Take a look at http://emile.sourceforge.net/index.php for the possibility
of loading linux without the macos. It's still experimental, I believe.
It may also require a working floppy drive.

> I have two SCSI-I-CD-ROMs here, but if I understand right, the IIci can
> not boot from a CD-ROM. Is this correct (Want to know this before
> getting the woody cds, because I have only ISDN here)?

It should be able to boot from CD-ROM, but it depends. Apple deliberately
didn't support non-Apple branded drives, among other things. So if the
drive isn't Apple, it most likely won't be supported at boot time, and
you need to load a driver to see it once you've booted the macos. The
regular driver shipped by Apple rejects anything not in an explicit list
even though it actually works fine with most SCSI CD-ROM drives. There
is a hack to break the detection and make it try to recognize other drives.

> My idea is using another computer to access the mac hard disc and make
> it for the mac bootable. It seems to me that mac-fdisk and pmac-fdisk
> could do this, but these are not available on my pc running i368 woody
> and windows. Are there alternatives?

It may seem strange, but mac-fdisk can't format a mac disk enough for
the macos to actually be able to use it. It is only useful for modifying
an existing partition map unless you are using a newworld style powermac,
which obviously excludes any 68k based hardware.

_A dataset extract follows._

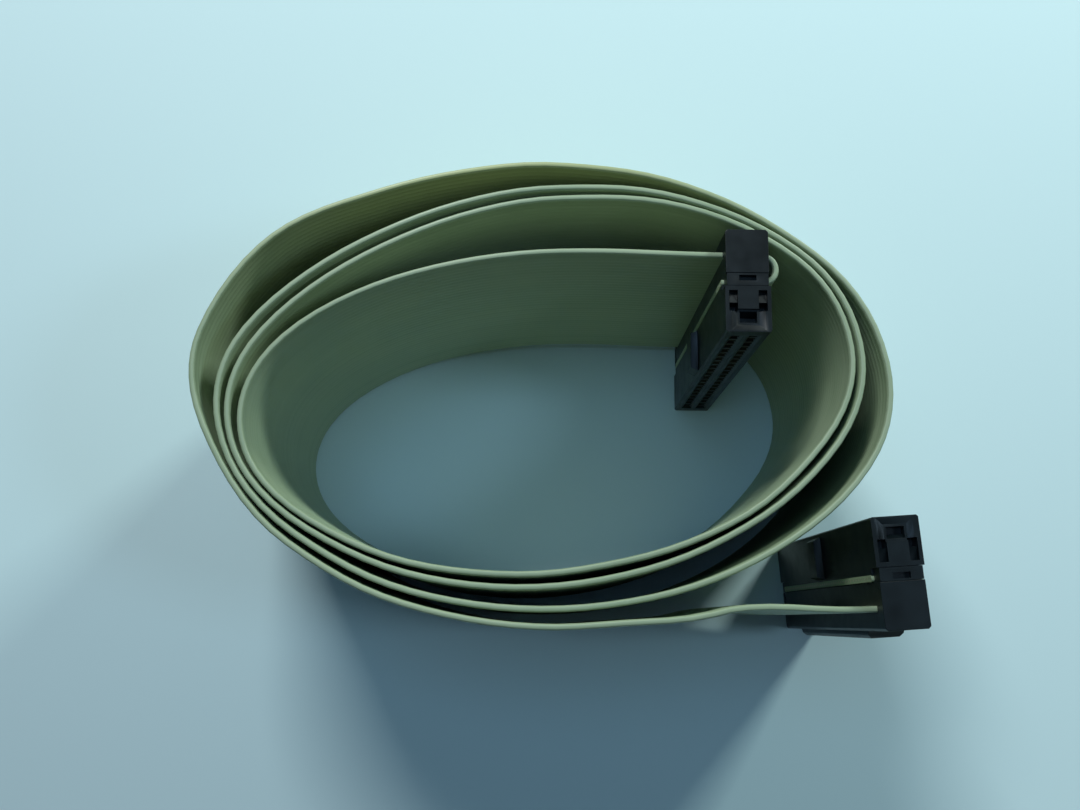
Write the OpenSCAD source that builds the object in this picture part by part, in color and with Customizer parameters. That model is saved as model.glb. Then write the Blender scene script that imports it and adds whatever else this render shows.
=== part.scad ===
// Flat ribbon cable, wound into a loose oval coil that stands on its edge, with a crimped-on
// two-row socket at each end. X runs along the oval, Y across it, and Z up.
// The origin is on the surface the cable stands on, under the middle of the whole.

/* [Ribbon] */
// Number of wires side by side, half of them for each row of a socket
wires = 40; // [20:2:50]
// Spacing of the wires, and so of the contacts, across the ribbon
wire_pitch = 1.27; // [1.2:0.01:1.4]
// Thickness of the ribbon over its jacket
ribbon_t = 0.88; // [0.7:0.02:1.1]
// Width of the bevel along the ribbon's two edges
ribbon_bevel = 0.25; // [0.1:0.05:0.3]

/* [Coil] */
// Length of the innermost turn, measured as an even oval
oval_l = 88; // [73:1:110]
// Width of the innermost turn, measured as an even oval
oval_w = 46; // [38:1:60]
// How far the oval is turned from X, in degrees
oval_turn = 6; // [0:1:10]
// Smallest clear gap between one turn and the next
turn_gap = 0.2; // [0.2:0.05:1]
// Angle between one ring of the swept ribbon and the next, in degrees
ring_step = 6; // [5, 6, 10]

/* [Sockets] */
// Width of a socket body across its two rows
body_w = 6.4; // [6:0.1:8]
// Height of a socket body from its mating face to the ribbon that lies on it
body_h = 7.5; // [7:0.1:9.5]
// Width of the cover that presses the ribbon onto the contacts
cover_w = 5.8; // [5.2:0.1:5.9]
// Thickness of that cover
cover_h = 3.2; // [2.8:0.1:4]
// Thickness of the strain relief bar without its rib
relief_h = 2.45; // [2:0.05:3.2]
// Height of the rib that stands proud of the strain relief bar
rib_h = 1.1; // [0.8:0.05:2]
// Length of that rib
rib_l = 36; // [18:1:40]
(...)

> In Debian Manual is written (A.2.4. Booting from hard disk)
> "It's possible to boot the installer using no removable media, but just
> an existing hard disk, which can have a different OS on it. Download
> hd-media/initrd.gz, hd-media/vmlinuz, and a Debian CD image to the
> top-level directory of the hard disk. Make sure that the CD image has a
> filename ending in ".iso". Now it's just a matter of booting linux with
> the initrd."
> Being a linux novice, I don?t know Where to download hd-media/initrd.gz
> and hd-media/vmlinuz. Is here Mac Os necessary? Is there somebody who
> could describe or outline this?

With the mac, you would normally boot using the Penguin application from
the macos. It is a full mac application, and you tell it what files to
load for the kernel and ramdisk in it's config dialogs. If you're looking
in the Debian repository, take a look here:

ftp://ftp.debian.org/debian/dists/woody/main/disks-m68k/3.0.23-2002-05-21/mac/

In particular: Penguin-19.hqx, linux.bin, and root.bin would be the
bootloader, kernel, and ramdisk for the woody installer.

> I know it sounds a bit like "can it be done?", but would really love to
> use this mac as a small web server.

Yes, it can be done, but it might be painful.